How’s this for a quick round-up of untruths: Time (for whom I write a column); the Christian Science Monitor; CNN; the Associated Press; and the Financial Times. I should tip my hat to lefty-blogger, Bob Somerby, for pioneering this point in a far more precarous spot than I am. (But we agreed about Gary Condit as well, way back when.) Somerby gets to the pint quickly enough:
As everyone on earth surely knows, Bush didn’t say, in his SOTU, “that Iraq sought to buy uranium from Niger.” He referred to alleged attempts to buy uranium from “Africa,” of which Niger is one tiny part. What was the context for Bush’s remark? The October 2002 NIE referred to attempts in Congo and Somalia as well as Niger, and when the Brits released their intel in September 2002-the intel to which Bush’s speech explicitly referred-the British press focussed on Congo, not Niger.

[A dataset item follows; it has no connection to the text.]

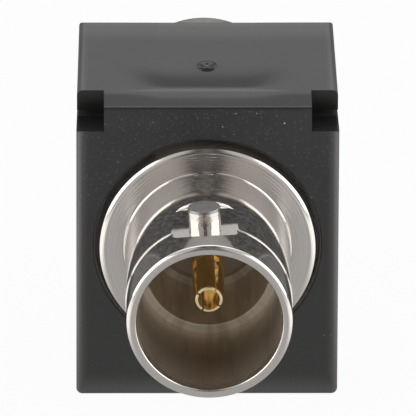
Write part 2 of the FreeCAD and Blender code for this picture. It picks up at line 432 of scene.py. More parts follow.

Meanwhile, Wilson only said that a sale couldn’t likely be completed in Niger (due to extensive oversight). He didn’t prove that Saddam had never tried to make such a purchase. In short, Wilson’s report, on its face, does not shoot down what Bush said in his speech.
The point is: the media has in fact made this untruth true by constant repetition. And they have done this in an effort to show that Bush was being untruthful. That’s projection, not journalism.